I covered the lad's face. He was barely conscious and uttered no word. It seemed as if nothing could live in such a bombardment. A shell burst near, and the cry of dying horses rent the air. The traces were cut and the horses and gun-carriage drawn off the road. Every second I expected to see the horses and drivers in front of me blown into the air and I watched them with fascinated eyes. Not a man stirred. They sat on their horses and gun-carriages as though they were figures in bronze. Not a man sought the trench and not a man relieved the tension by going forward to see what was wrong or to lend a hand. Each knew his place, and if death sought him it would know where to find him. The horses felt that they had brave men on their backs and, in that mysterious way peculiar to horses, caught the spirit of their riders. Every shell covered men and horses with chalk and soil, but they remained an immobile as statuary. It was magnificent and it was war. A driver in the battery beside us got wounded in the leg and hand. He jumped off his horse and came to us to be bandaged. Then he leapt back into the saddle. It seemed an age, but I suppose it was only a few minutes, before the obstruction was removed. The whips flashed in the air and the horses sprang forward. The guns rocked and swayed as they swept past us and within a few minutes they were in their new positions under the hill upon which lay the ruins of Neuville Vitasse.

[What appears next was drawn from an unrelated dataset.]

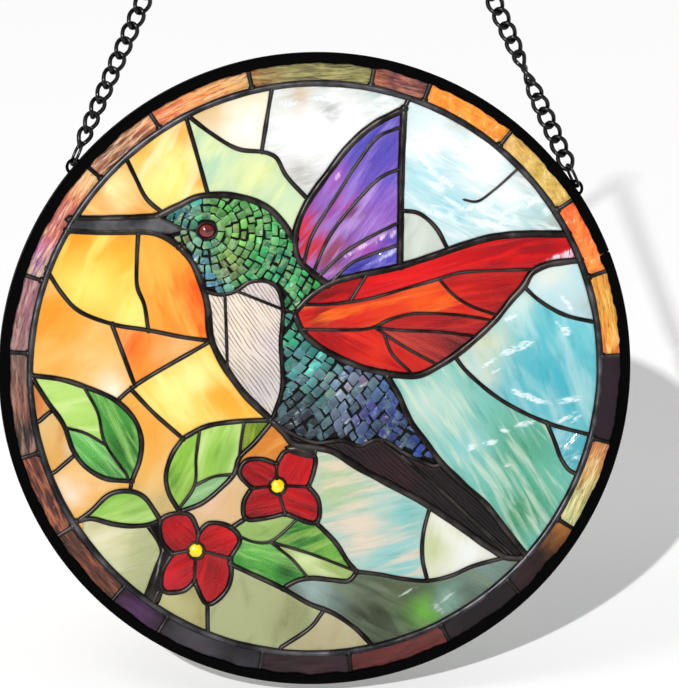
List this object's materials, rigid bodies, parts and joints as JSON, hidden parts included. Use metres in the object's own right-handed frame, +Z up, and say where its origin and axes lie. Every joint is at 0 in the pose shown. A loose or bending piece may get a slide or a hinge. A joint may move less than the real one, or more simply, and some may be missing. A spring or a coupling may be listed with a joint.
{
  "type": "stained glass suncatcher",
  "caption": "Round leaded glass panel with a hummingbird over red flowers, in a black metal rim, hung by a chain in two runs that meet at a ring.",
  "frame": {"origin": "inside top of the hanging ring, where the hook carries it", "axes": "+Z up along the hang, the picture faces -Y, +X to the right of the picture as seen from the front"},
  "size_m": [0.2, 0.0069, 0.3449],
  "materials": {
    "black_metal": "black satin patina",
    "lead": "dark grey patinated solder with soft highlights",
    "beak_metal": "dark gunmetal, satin",
    "border_glass": "textured streaky art glass in many warm and plum colours",
    "amber_glass": "wispy amber art glass",
    "yellow_glass": "wispy yellow art glass",
    "orange_glass": "wispy orange art glass",
    "cream_glass": "opalescent cream art glass",
    "peach_glass": "opalescent peach art glass",
    "white_glass": "rippled white art glass",
    "pale_green_glass": "wispy pale green art glass",
    "grey_green_glass": "wispy grey-green art glass",
    "olive_glass": "wispy olive art glass",
    "aqua_glass": "rippled aqua art glass",
    "pale_aqua_glass": "rippled pale aqua art glass",
    "teal_glass": "streaky teal art glass",
    "hill_glass": "mottled dark green and grey art glass",
    "violet_glass": "streaky violet, magenta and blue art glass",
    "red_glass": "bright red art glass",
    "dark_red_glass": "ruby red art glass",
    "crown_glass": "fine green and blue mosaic",
    "breast_glass": "opalescent cream glass with fine dark barbs",
    "body_glass": "fine green, teal and blue mosaic",
    "tail_glass": "dark plum glass with fine lines",
    "leaf_glass": "wispy lime and dark green art glass",
    "yellow_gem": "glossy yellow cabochon",
    "garnet_gem": "glossy garnet cabochon"
  },
  "bodies": {
    "root": {"rim": "black_metal", "leading": "lead", "border_glass": "border_glass", "amber_upper_left": "amber_glass", "yellow_upper_left": "yellow_glass", "pale_green_crown": "pale_green_glass", "cream_top": "cream_glass", "white_top": "white_glass", "white_upper_right": "white_glass", "grey_green_wing": "grey_green_glass", "yellow_left": "yellow_glass", "orange_throat": "orange_glass", "amber_left": "amber_glass", "orange_small": "orange_glass", "yellow_middle": "yellow_glass", "amber_strip": "amber_glass", "amber_chip": "amber_glass", "amber_edge": "amber_glass", "cream_under_leaf": "peach_glass", "pale_lower_left": "cream_glass", "olive_lower_left": "olive_glass", "olive_bottom": "olive_glass", "olive_foot": "olive_glass", "peach_flower": "peach_glass", "orange_flower": "orange_glass", "aqua_lower": "aqua_glass", "cream_lower_right": "cream_glass", "hill_bottom": "hill_glass", "teal_right": "teal_glass", "aqua_right": "aqua_glass", "aqua_chip": "aqua_glass", "pale_aqua_right": "pale_aqua_glass", "upper_wing": "violet_glass", "red_wing": "red_glass", "beak": "beak_metal", "head_mosaic": "crown_glass", "breast": "breast_glass", "body_mosaic": "body_glass", "tail": "tail_glass", "leaf_left": "leaf_glass", "leaf_middle": "leaf_glass", "leaf_small": "leaf_glass", "leaf_right": "leaf_glass", "flower_low": "dark_red_glass", "flower_high": "dark_red_glass", "flower_button_low": "yellow_gem", "flower_button_high": "yellow_gem", "eye": "garnet_gem", "jump_ring_left": "black_metal", "chain_left": "black_metal", "top_jump_ring_left": "black_metal", "jump_ring_right": "black_metal", "chain_right": "black_metal", "top_jump_ring_right": "black_metal", "hanging_ring": "black_metal"}
  },
  "joints": []
}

The shelling ceased as suddenly as it had started and we lifted out our wounded soldier and went in the direction of the dressing station. Some distance up the road my attention was called to one of the drivers whom the artillery had left in the care of some privates. He was living, but his skull was broken, and he would never wake again to consciousness. He was fast "going West." His day was over and his work was done. I got him lifted on to a stretcher and taken to the dressing station so that he might die in peace and be buried in the little soldiers' cemetery behind it.